Although few organisations now operate in just one medium, the analysis allows us to get a sense of whether more traditional or newer outlets are dominating the awards.
We found that the broadsheets and their digital properties continue to dominate the awards. This year these titles accounted for 63 appearances on a shortlist (33% of all shortlistings) and ten wins (36%).
Reflecting a changing and more diverse media landscape however, the broadsheets’ share has fallen sharply over the last decade. In 2012, broadsheet titles such as The Times, Daily Telegraph, and Financial Times took 48% of finalist mentions and 50% of wins.
Tabloid titles meanwhile have increased their share of shortlistings from 6% to 20% in the same 11-year period.
Taken together with the broadsheets, this means that newspaper brands made up over half (52%) of the shortlist and 57% of wins this year.
Broadcasters such as the BBC and ITV have also increased their share of shortlists from 14% in 2012 to 23% this year - although not all the content they will be shortlisted for will necessarily be solely audio/visual due to their online work. Their proportion of wins has also increased over the same period from 16% to 25%.

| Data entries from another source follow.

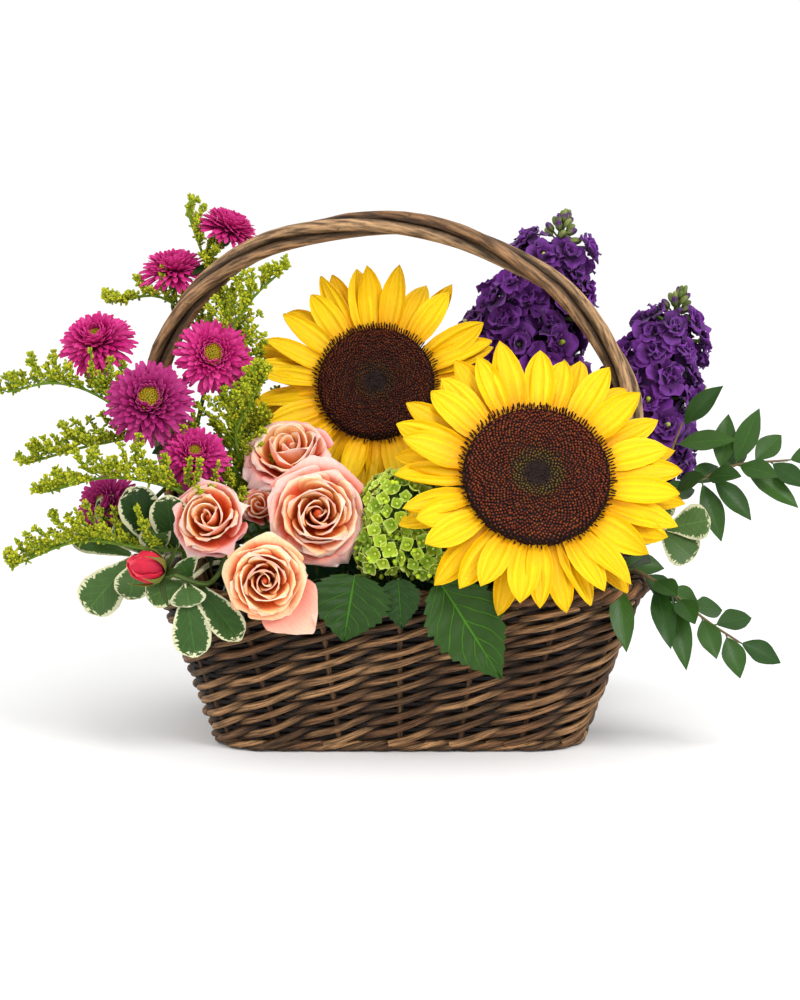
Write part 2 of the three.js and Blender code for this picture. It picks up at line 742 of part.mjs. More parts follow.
// A side stem from a bloom's neck onto a main stem, where it ends inside it.
function sideStem(neck, away, main, radius, sides = 4) {
  for (const reach of [0.35, 0.2, 0.5, 0.1])
    for (const t of [0.35, 0.45, 0.55, 0.25, 0.65, 0.75, 0.15, 0.85])
      for (const bow of NUDGES) {
        const target = main.at(t);
        const bend = neck.clone().addScaledVector(away, neck.distanceTo(target) * reach).add(bow);
        const curve = curveThrough([neck, bend, target]);
        const made = (extra) => solid(rod(curve, () => radius + extra, sides, 3));
        const hole = made(GAP);
        if (!clear(hole)) continue;
        if (!foamBlock.intersect(hole).isEmpty()) stemHoles.push(hole);
        return made(0);
      }
  throw new Error("no clear way for a side stem from " + neck.toArray().map(Math.round));
}

// A branched stem: the first bloom's stem is the main one, and the others join it.
const LEADER_BEND = 14; // how far below its neck the main stem starts to bend
const SIDE_SHARE = 0.8; // a side stem's radius as a share of the main one's
function branched(heads, end, radius, steps = 7) {
  const [leader, ...rest] = heads;
  const bend = leader.neck.clone().addScaledVector(leader.away, LEADER_BEND);
  const main = stemTo(end, [leader.neck, bend], radius, { steps });
  const parts = [main.body, leader.collar];
  for (const { neck, away, collar, thin } of rest)
    parts.push(collar, sideStem(neck, away, main.line, thin ?? radius * SIDE_SHARE));
  return joined(parts);
}

// The calyx of a rose: five pointed sepals under the bloom, as one star-shaped cup on the stem.
function calyx({ reach, rise, stem, depth }) {
  const points = 10;
  const star = Array.from({ length: points }, (_, i) => {
    const a = (i / points) * Math.PI * 2;
    const r = i % 2 ? reach : 3.2;
    return v3(r * Math.cos(a), r * Math.sin(a), i % 2 ? rise : -1.4);
  });
  const circle = (r, z) => star.map((p) => v3(p.x, p.y, 0).setLength(r).setZ(z));
  return solid(loft([circle(stem, -depth), star, circle(2, 0)]));
}

// The small green cup under an aster.
const asterCup = solid(
  new THREE.LatheGeometry(
    [
      [0, -6],
      [1.3, -6],
      [4.6, -2],
      [4.2, 0],
      [0, 0],
    ].map(([r, z]) => new THREE.Vector2(r, z)),
    5,
  ).rotateX(Math.PI / 2),
);

// A collar set below a bloom: drop is the depth of the bloom and depth that of the collar itself.
function collarUnder({ at, axis }, collar, drop, depth) {
  const dir = axis.clone().normalize();
  const top = at.clone().addScaledVector(dir, -drop - GAP);
  return {
    collar: collar.transform(facing(top, dir).elements),
    neck: top.clone().addScaledVector(dir, -depth + 0.6),
    away: dir.clone().negate(),
  };
}

// ---------------------------------------------------------------- the blooms and their stems, in place

const turned = (body, { at, axis }, spin = 0) => body.transform(facing(at, axis, spin).elements);

for (const flower of SUNFLOWERS) {
  place(flower.name + "_petals", turned(sunflowerRays(flower), flower), YELLOW);
  place(flower.name + "_disc", turned(sunflowerDisc(flower), flower), DISC_BROWN);
}
ROSES.forEach((rose, i) => place(`rose_${i + 1}`, turned(roseBloom(rose), rose), ROSE_PEACH));
place("rose_bud", turned(roseBud(ROSE_BUD), ROSE_BUD), BUD_RED);
ASTERS.forEach((aster, i) => {
  place(`aster_${i + 1}_petals`, turned(asterPetals(aster, 50 + i), aster, i), MAGENTA);
  place(`aster_${i + 1}_centre`, turned(asterCentre(aster), aster, i), CENTRE_YELLOW);
});

for (const flower of SUNFLOWERS) {
  const back = turned(sunflowerReceptacle(flower), flower);
  const depth = SUNFLOWER.hub + GAP + SUNFLOWER.receptacle - 1;
  const neck = flower.at.clone().addScaledVector(flower.axis, -depth);
  const bend = neck.clone().addScaledVector(flower.axis, -10);
  const { body } = stemTo(flower.cut, [neck, bend], SUNFLOWER.stem, { sides: 6 });
  place(flower.name + "_stem", joined([back, body]), STEM_GREEN);
}

const CALYX_DEPTH = 6;
const roseHead = (rose) => {
  const sepals = { reach: rose.radius * 0.6, rise: rose.radius * 0.05, stem: 1.8, depth: CALYX_DEPTH };
  return collarUnder(rose, calyx(sepals), rose.radius * ROSE.depth, CALYX_DEPTH);
};
const budSepals = { reach: 8, rise: -1, stem: 1.6, depth: CALYX_DEPTH };
const budHead = { ...collarUnder(ROSE_BUD, calyx(budSepals), 0, CALYX_DEPTH), thin: 1.5 };
const [topRose, frontRose, leftRose, lowRose, hiddenRose] = ROSES.map(roseHead);
place("rose_stem_1", branched([topRose, frontRose, hiddenRose], v3(-56, -24, 82), 2.2), STEM_GREEN);
place("rose_stem_2", branched([leftRose, lowRose, budHead], v3(-64, -34, 88), 2.2), STEM_GREEN);

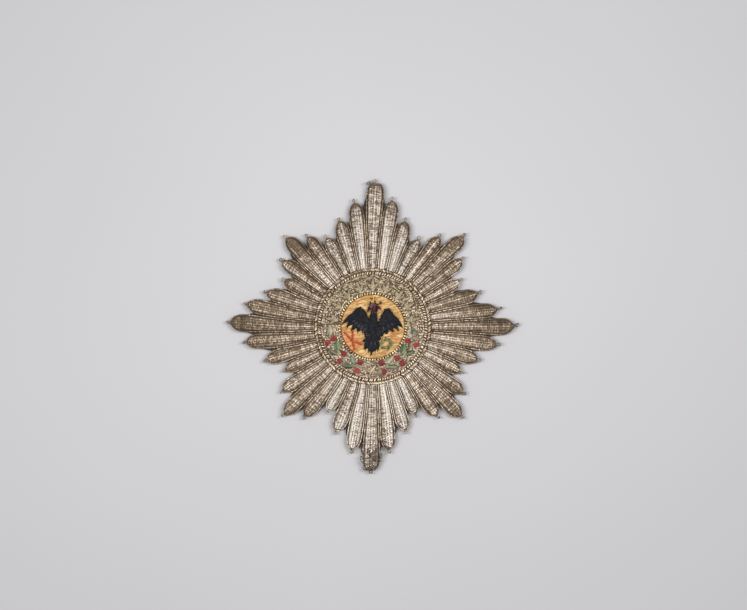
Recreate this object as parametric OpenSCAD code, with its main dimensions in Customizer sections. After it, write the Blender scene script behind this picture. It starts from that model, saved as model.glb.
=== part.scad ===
// Breast star, embroidered in metal thread and silk, lying face up.
// Millimetres. The origin is on the medallion's axis at the back face, +Z points out of the face
// and +Y to the top ray. Rays are counted clockwise from the top.

/* [Rays] */
// Reach of the four straight rays, from the centre to the end of the tip loop
reach_straight = 46; // [43:0.1:52]
// Reach of the rays beside the straight ones
reach_beside_straight = 40.6; // [38:0.1:46]
// Reach of the third rays
reach_third = 35.7; // [33:0.1:40]
// Reach of the short rays in the valleys
reach_valley = 31.8; // [30:0.1:36]
// Reach of the rays beside the diagonal ones
reach_beside_diagonal = 35.9; // [33:0.1:40]
// Reach of the four diagonal rays
reach_diagonal = 40.4; // [37:0.1:46]
// Widest that a straight ray gets
wide_straight = 5.7; // [4.5:0.1:6.4]
// Widest that any other ray gets
wide_other = 4.9; // [3.8:0.1:5.4]
// Height of the padded ridge above the backing
ridge_h = 1.9; // [1.3:0.1:3]
// Length of the rounded tip of a ray
tip_l = 4.3; // [3:0.1:6]
// Width of the beaded cord round a ray
edge_cord_d = 0.55; // [0.4:0.05:0.7]
// Gap between neighbouring rays
ray_gap = 0.12; // [0.06:0.02:0.3]

/* [Tip loops] */
// Outside diameter of the wire loop at a ray's tip
loop_d = 1.4; // [1:0.1:2]
// Diameter of the loop's wire
loop_wire_d = 0.35; // [0.2:0.05:0.45]

/* [Backing] */
// Thickness of the cloth-covered card
backing_t = 1; // [0.8:0.1:2]
// How far the backing stays inside the outline of the rays
backing_inset = 0.5; // [0.3:0.05:0.9]

/* [Medallion] */
// Radius of the silk ground
disc_r = 9.95; // [8:0.05:11]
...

Online native outlets meanwhile increased their share of shortlistings in 2022, comprising 4% of the shortlist this year, compared to 2% in 2012. The increase has, however, not been consistent over the last decade with digital native brands' share of shortlistings this year below the peak of 10% in 2016.
When it comes to individual organisations, The Sunday Times and the Times remain unshakeable from the top of the table. These titles, which we have grouped together as the Times, have been shortlisted (either as an organisation or through the journalists working for them) 179 times since 2012.
Second-most shortlisted was the BBC with 156 shortlists followed by the Guardian/Observer with 140.
The Times also tops the list for awards won over the years (37, or 17% of all awards), including wins this year for Built Environment and Interviewer of the Year. The Guardian and Observer are in second place for number of awards won since 2012 (32), while the BBC is third (18 awards).
Although the Times remains dominant overall, this year the Mail and its journalists scooped up the joint most wins by category, taking home three prizes in 2022. The DMGT-owned publisher (which includes The Mail, Mail on Sunday and digital properties) was awarded for its reporting in the Features, Sports and Investigation categories.
Over the years, different organisations have excelled at different types of reporting. Since 2012, the Mail has dominated sports, featuring as the most shortlisted organisation in this category (with 25% of all sports shortlists). The BBC meanwhile leads for its crime and legal affairs work (33% of all shortlists since 2012) and its local reporting (31% of shortlists). The Times dominates the interview category, with 25% of all shortlists here.
The Times also has the honour of producing the most winners of the Journalist of the Year award. The Financial Times meanwhile has won News Provider of the Year more often than any other outlet.
The Financial Times meanwhile leads in Business, Finance and Economics Journalism accounting for 17% of shortlists since 2012.
When it comes to individual journalists, Jonathan Calvert – longstanding editor of the Sunday Times investigative Insight team – maintains the most wins since the awards started (seven). The second most successful individual journalist, Heidi Blake, now a contributor for the New Yorker, has scooped up four prizes since 2012. However, neither were shortlisted in 2022.